On the Eco Brooklyn job sites we have certain green building concepts that we use. They are mostly coined by me to help the crew and clients understand what Eco Brooklyn’s core goals are. They are easy rallying points to help us all stay on track.
These terms can be searched on this site for more details. Here they are in short:
Build It Forward
We have been given a gift by the builders who originally built brownstones. They are wonderful structures. Our job as green builders is to be custodians of those brownstones and build them forward, meaning we build so that our work is a gift to future generations. This means we build with value, longevity and integrity – all sustainable concepts. We don’t build crap that saps the resources for future generations rather we add value and store that value in the brownstone.
Zero Brownstone
A zero brownstone has been renovated along certain low waste, low consumption and energy efficient principles. During the deconstruction phase (aka demo phase) zero waste is created. All “waste” is salvaged and organized so that it can be reused onsite or on another job. During the rebuilding phase no new materials are bought. Everything we put back into the brownstone is salvaged or recycled. The final brownstone is built using energy efficient techniques so that it consumes no energy off site.
Firstly it consumes very little energy due to good design – insulation, solar design, energy efficient appliances – and the energy it does consume is generated onsite via PV, Solar Thermal or geothermal. The brownstone is also designed to create zero waste via gray water, composting food scraps and toilet waste. These are lofty goals but with each renovation we perfect the process further.
The City Provides
This concept plays on the idea of abundance. The city has everything we need via dumpsters, other job sites, craigslist, and throwaways. We treat the city as our big momma who provides us with everything we need to turn it green. When we need something instead of presuming our only resource is a store we presume the resources are just around the corner.
Harvest the City
Along the same lines as The City Provides, Harvest the City revives the idea of old fashioned harvesting of nature. It helps us see the city as a biological entity rather than a dead layer of concrete and steel. The city is our field from which we harvest resources – again from other dismantled buildings, dumpsters etc. The city is also under our custodianship so that it continues to provide a bountiful harvest – we manage the resources intelligently and share then with others so they are maximized.
Gotham Forest
This is not my term. The Gotham Forest is the millions of board feet of timber sequestered away in our buildings. About a hundred years ago forests of old growth trees were cut down to build New York. This ancient wood sits in our buildings protected and ready for reuse. Each time we dismantle a building for another use or for an upgrade we get access to this amazing wood. It should provide us with wood for a long time to come.

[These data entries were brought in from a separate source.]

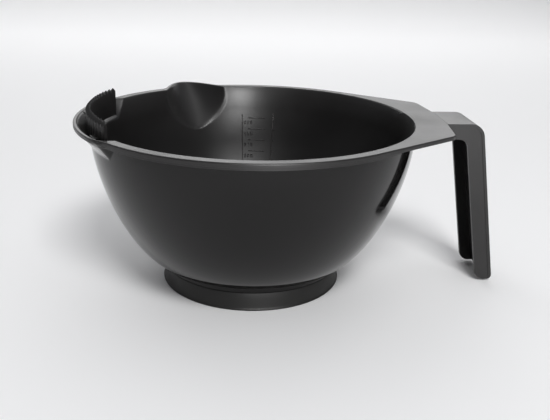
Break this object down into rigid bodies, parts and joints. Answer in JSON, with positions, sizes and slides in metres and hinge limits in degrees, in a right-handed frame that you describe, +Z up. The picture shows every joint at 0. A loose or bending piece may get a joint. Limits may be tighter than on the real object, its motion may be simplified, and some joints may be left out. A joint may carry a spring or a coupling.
{
  "type": "hair color bowl",
  "caption": "Round hair color mixing bowl with a bent channel handle, a pouring lip, a toothed brush-wiping comb in a small trough, and a rubber ring round its foot.",
  "frame": {"origin": "centre of the foot on the table", "axes": "+Z up, +X towards the handle, so the comb is at -X, four degrees round from it towards -Y, and the pouring lip is at +Y, a little towards -X"},
  "size_m": [0.1892, 0.1568, 0.0812],
  "materials": {
    "bowl": "gloss",
    "handle": "satin",
    "rubber": "matte",
    "comb": "satin"
  },
  "bodies": {
    "bowl_body": {"bowl": "bowl", "handle": "handle", "foot_ring": "rubber"},
    "comb": {"brush_comb": "comb"}
  },
  "joints": [
    {"name": "comb_lift", "type": "slide", "parent": "bowl_body", "child": "comb", "axis": [0, 0, 1], "range_m": [0, 0.02]}
  ]
}
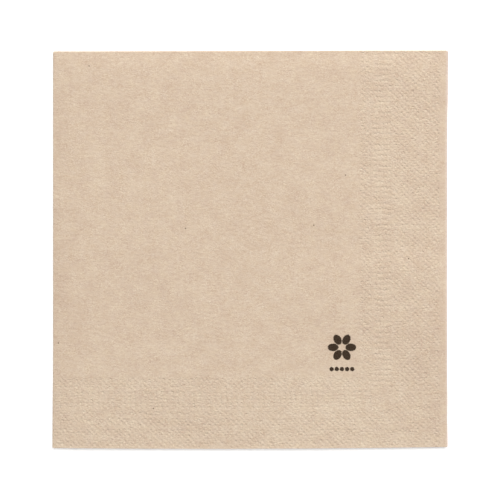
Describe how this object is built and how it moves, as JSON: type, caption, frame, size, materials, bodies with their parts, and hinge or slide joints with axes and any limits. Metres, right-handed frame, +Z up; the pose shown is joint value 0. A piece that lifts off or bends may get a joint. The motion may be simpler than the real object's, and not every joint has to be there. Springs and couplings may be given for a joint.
{
  "type": "paper napkin",
  "caption": "Square two-ply kraft-brown paper napkin folded in quarters, lying flat, with an embossed border along its two open sides.",
  "frame": {"origin": "on the surface that the napkin lies on, under the middle of its folded outline", "axes": "+X from the first fold towards the open side, +Y towards the second fold, +Z up through the layers"},
  "size_m": [0.1992, 0.201, 0.0024],
  "materials": {
    "kraft_tissue": "unbleached recycled tissue, matt and finely creped, with fibre flecks and an embossed border"
  },
  "bodies": {
    "root": {"napkin": "kraft_tissue"}
  },
  "joints": []
}
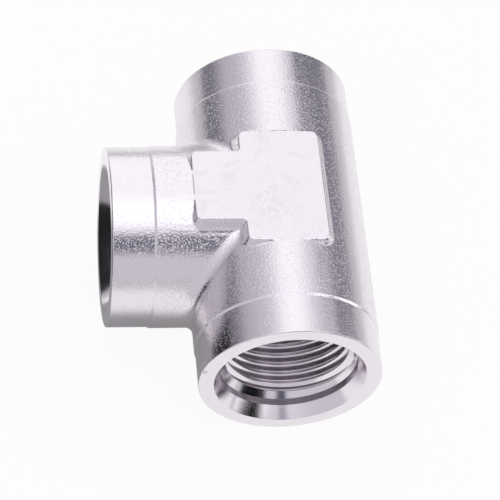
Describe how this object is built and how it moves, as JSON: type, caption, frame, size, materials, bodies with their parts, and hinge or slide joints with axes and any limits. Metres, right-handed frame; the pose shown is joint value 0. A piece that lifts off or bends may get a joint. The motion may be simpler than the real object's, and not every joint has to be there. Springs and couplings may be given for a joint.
{
  "type": "female tee fitting",
  "caption": "Nickel plated brass tee with equal female threaded ports, turned collars and T shaped wrench pads above and below.",
  "frame": {"origin": "on the lower wrench pad, straight under the crossing of the port axes", "axes": "+Y along the run, -X along the branch, +Z out of the upper pad"},
  "size_m": [0.0329, 0.0426, 0.0228],
  "materials": {
    "nickel_plate": "nickel plate over forged brass: fine tumbled grain on the forging, smooth on the turned ends and threads"
  },
  "bodies": {
    "root": {"tee_body": "nickel_plate"}
  },
  "joints": []
}
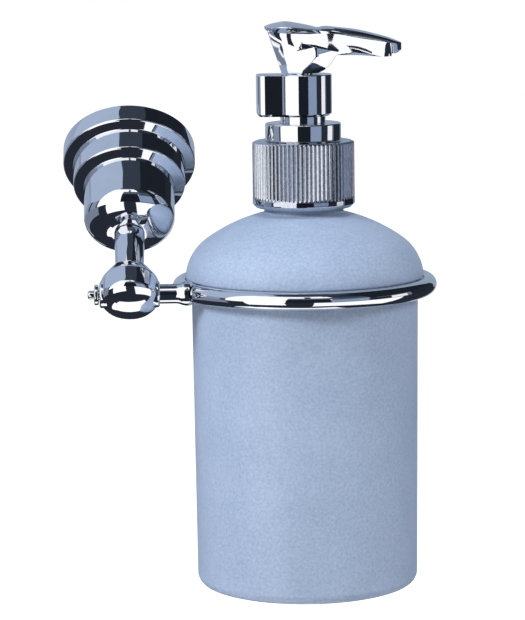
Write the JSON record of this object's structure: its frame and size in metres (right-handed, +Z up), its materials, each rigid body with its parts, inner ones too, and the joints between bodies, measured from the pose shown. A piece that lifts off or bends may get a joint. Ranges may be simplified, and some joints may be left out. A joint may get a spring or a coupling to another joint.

Eco Brooklyn has yet to buy new wood. We have not bought any new flooring, studs, joists or molding. Yet we build mostly with wood since it is harder to salvage metal. We do this thanks to the abundance of wood it old New York and Brooklyn brownstones.
Guerrilla Green Building
I mentioned this during an interview once and it was published. Only then did I realize how key this is to Eco Brooklyn’s model. Guerrilla Green Building is what allows Eco Brooklyn to build green while keeping our costs low and making a large impact. Basically we turn green building into a political ethical enterprise and not merely another consumer market.

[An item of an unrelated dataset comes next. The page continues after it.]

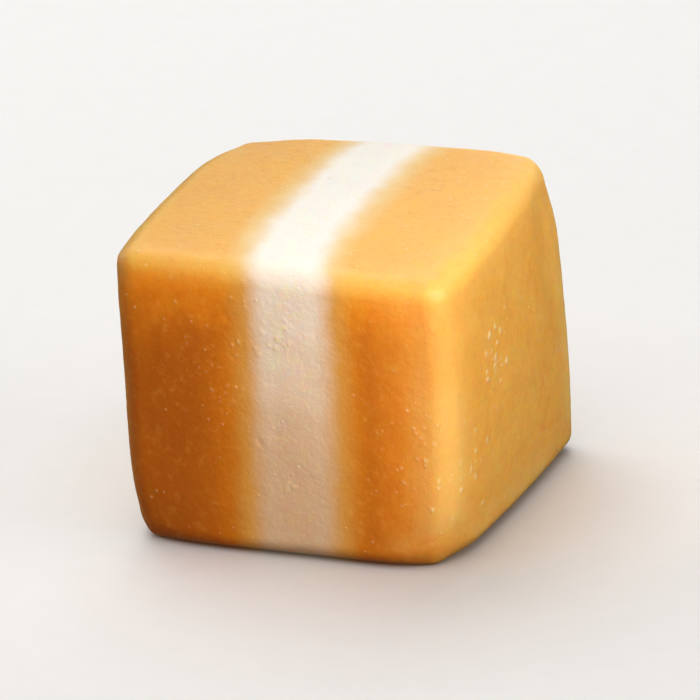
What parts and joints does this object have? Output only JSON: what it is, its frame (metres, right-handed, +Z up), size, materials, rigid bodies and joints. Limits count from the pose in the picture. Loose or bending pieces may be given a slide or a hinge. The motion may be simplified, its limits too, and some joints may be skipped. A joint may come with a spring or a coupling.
{
  "type": "layered caramel candy",
  "caption": "Soft cube of caramel candy with an upright band of vanilla cream running through it, resting on its flat base.",
  "frame": {"origin": "middle of the candy's footprint, on the surface it rests on", "axes": "+X across the layers towards the smooth end, -Y the front that shows the band upright, +Z up"},
  "size_m": [0.0216, 0.0198, 0.0189],
  "materials": {
    "caramel": "soft satin caramel, golden brown and slightly translucent, with fine sugar grain and lighter edges",
    "cream": "soft satin vanilla cream, warm ivory with fine sugar grain, blending into the caramel at its borders"
  },
  "bodies": {
    "root": {"caramel_layer_left": "caramel", "cream_layer": "cream", "caramel_layer_right": "caramel"}
  },
  "joints": []
}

Eco Brooklyn has shattered the connection between high costs and green building because we source our materials differently than other wanna be green builders. Their idea of building green is buying green. There are countless companies who have met the demand for green stuff. And they charge a premium because there is limited competition and the volume is still low. But that is still stuck in the old model of consumerism, which is the root of our ecological crisis.
Eco Brooklyn practices Guerrilla Green Building by not only changing how we build but also “why” we build and how we source. We build not only because it is a great business opportunity but because it transforms how business is done for the better. We are Turning Brooklyn Green and by connection the world. That is the why.

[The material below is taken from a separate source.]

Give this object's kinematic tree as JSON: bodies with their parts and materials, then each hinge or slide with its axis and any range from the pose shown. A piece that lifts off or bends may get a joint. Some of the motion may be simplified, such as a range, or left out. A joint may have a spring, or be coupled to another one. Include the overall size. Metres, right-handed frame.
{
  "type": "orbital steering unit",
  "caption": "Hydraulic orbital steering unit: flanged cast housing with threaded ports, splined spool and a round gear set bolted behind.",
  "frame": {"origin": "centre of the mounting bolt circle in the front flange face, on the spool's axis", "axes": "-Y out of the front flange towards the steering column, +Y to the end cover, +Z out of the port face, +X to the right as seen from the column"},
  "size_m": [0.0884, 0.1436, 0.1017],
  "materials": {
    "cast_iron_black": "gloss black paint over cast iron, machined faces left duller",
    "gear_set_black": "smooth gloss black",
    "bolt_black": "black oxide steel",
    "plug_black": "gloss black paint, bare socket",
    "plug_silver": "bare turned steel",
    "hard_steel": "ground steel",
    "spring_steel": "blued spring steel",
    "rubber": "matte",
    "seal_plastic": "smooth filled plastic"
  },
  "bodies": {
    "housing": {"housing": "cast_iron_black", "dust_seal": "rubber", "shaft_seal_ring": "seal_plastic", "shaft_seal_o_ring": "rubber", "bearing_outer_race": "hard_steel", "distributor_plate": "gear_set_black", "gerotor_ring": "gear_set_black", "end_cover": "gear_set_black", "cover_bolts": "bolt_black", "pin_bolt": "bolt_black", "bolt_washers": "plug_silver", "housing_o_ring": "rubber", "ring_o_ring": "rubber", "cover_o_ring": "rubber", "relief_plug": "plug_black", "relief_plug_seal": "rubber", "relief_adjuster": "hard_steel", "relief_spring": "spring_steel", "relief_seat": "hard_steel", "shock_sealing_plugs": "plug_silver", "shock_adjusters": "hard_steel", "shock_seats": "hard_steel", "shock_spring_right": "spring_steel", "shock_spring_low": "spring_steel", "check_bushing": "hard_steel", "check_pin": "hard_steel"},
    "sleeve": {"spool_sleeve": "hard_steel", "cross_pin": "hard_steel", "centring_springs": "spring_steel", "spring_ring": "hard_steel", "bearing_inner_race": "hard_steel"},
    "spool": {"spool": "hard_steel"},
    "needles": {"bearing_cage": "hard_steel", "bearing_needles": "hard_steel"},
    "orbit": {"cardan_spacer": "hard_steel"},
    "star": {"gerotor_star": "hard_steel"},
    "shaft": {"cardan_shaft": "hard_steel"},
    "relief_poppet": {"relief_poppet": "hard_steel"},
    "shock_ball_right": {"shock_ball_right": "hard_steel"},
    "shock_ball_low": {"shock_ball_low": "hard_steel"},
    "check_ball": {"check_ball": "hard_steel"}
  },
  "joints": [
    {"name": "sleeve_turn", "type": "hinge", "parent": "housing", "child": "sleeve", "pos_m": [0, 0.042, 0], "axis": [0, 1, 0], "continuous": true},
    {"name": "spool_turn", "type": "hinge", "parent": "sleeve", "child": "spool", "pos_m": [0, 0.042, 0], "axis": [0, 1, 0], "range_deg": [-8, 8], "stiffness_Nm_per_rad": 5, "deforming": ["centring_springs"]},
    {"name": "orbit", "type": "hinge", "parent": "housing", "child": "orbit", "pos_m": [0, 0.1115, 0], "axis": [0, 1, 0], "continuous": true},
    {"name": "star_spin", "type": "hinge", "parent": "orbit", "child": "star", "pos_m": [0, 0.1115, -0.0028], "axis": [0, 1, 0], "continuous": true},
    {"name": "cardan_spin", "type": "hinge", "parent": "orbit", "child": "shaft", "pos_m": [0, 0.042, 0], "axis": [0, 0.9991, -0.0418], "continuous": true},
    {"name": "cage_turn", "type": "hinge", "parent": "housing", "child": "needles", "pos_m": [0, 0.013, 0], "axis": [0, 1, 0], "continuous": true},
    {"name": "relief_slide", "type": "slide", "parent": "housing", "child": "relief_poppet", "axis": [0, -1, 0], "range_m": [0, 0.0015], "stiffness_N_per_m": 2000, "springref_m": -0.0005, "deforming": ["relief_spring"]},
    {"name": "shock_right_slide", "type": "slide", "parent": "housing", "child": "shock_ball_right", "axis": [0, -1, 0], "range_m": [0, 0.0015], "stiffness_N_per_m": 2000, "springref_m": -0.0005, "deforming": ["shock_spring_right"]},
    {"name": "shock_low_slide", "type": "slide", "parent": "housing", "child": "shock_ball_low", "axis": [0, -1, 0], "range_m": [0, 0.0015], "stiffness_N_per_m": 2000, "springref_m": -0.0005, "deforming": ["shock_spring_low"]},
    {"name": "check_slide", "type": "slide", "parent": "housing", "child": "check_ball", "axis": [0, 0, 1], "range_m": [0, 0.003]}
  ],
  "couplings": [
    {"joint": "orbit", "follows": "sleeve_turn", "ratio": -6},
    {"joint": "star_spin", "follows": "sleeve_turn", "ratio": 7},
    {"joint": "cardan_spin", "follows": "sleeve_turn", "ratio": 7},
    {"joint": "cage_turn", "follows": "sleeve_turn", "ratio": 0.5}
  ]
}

The sourcing – dumpsters, salvage etc – is more than a practical way to save money. It is a direct snub of consumer practices, something we believe needs to be drastically reduced if we are going to save the planet. The director of corporate sales at Lowes is a business friend of mine. But he jokes that Eco Brooklyn is his worst client. And we are. We are determined to minimize what we buy new.
Turn Brooklyn Green
This is the daily ongoing goal of Eco Brooklyn. It is our mantra, the meter with which we keep ourselves on track. It is a simple localized focus that is very easy to gauge. Do our decisions help turn Brooklyn green? Will building this wall help turn Brooklyn green? Will this job help turn Brooklyn green? With this guide we stay focused on a mission that is easy to rally around and easy to feel you are making progress on a daily basis. It makes it easy for us to feel we have a purpose in life, easy to feel good about what we are doing.
Triple Bottom Line
This is not my term. The triple bottom line is another easy metric. Do our actions benefit People, Planet and Profit? Again we ask ourselves this on an ongoing basis. You can expand and contract the scale depending on the situation and make the focus global or very localized to one job situation. Basically does it help the people involved, the planet and does it make profit (or savings) for the people involved (workers, clients, neighbors, people in China etc).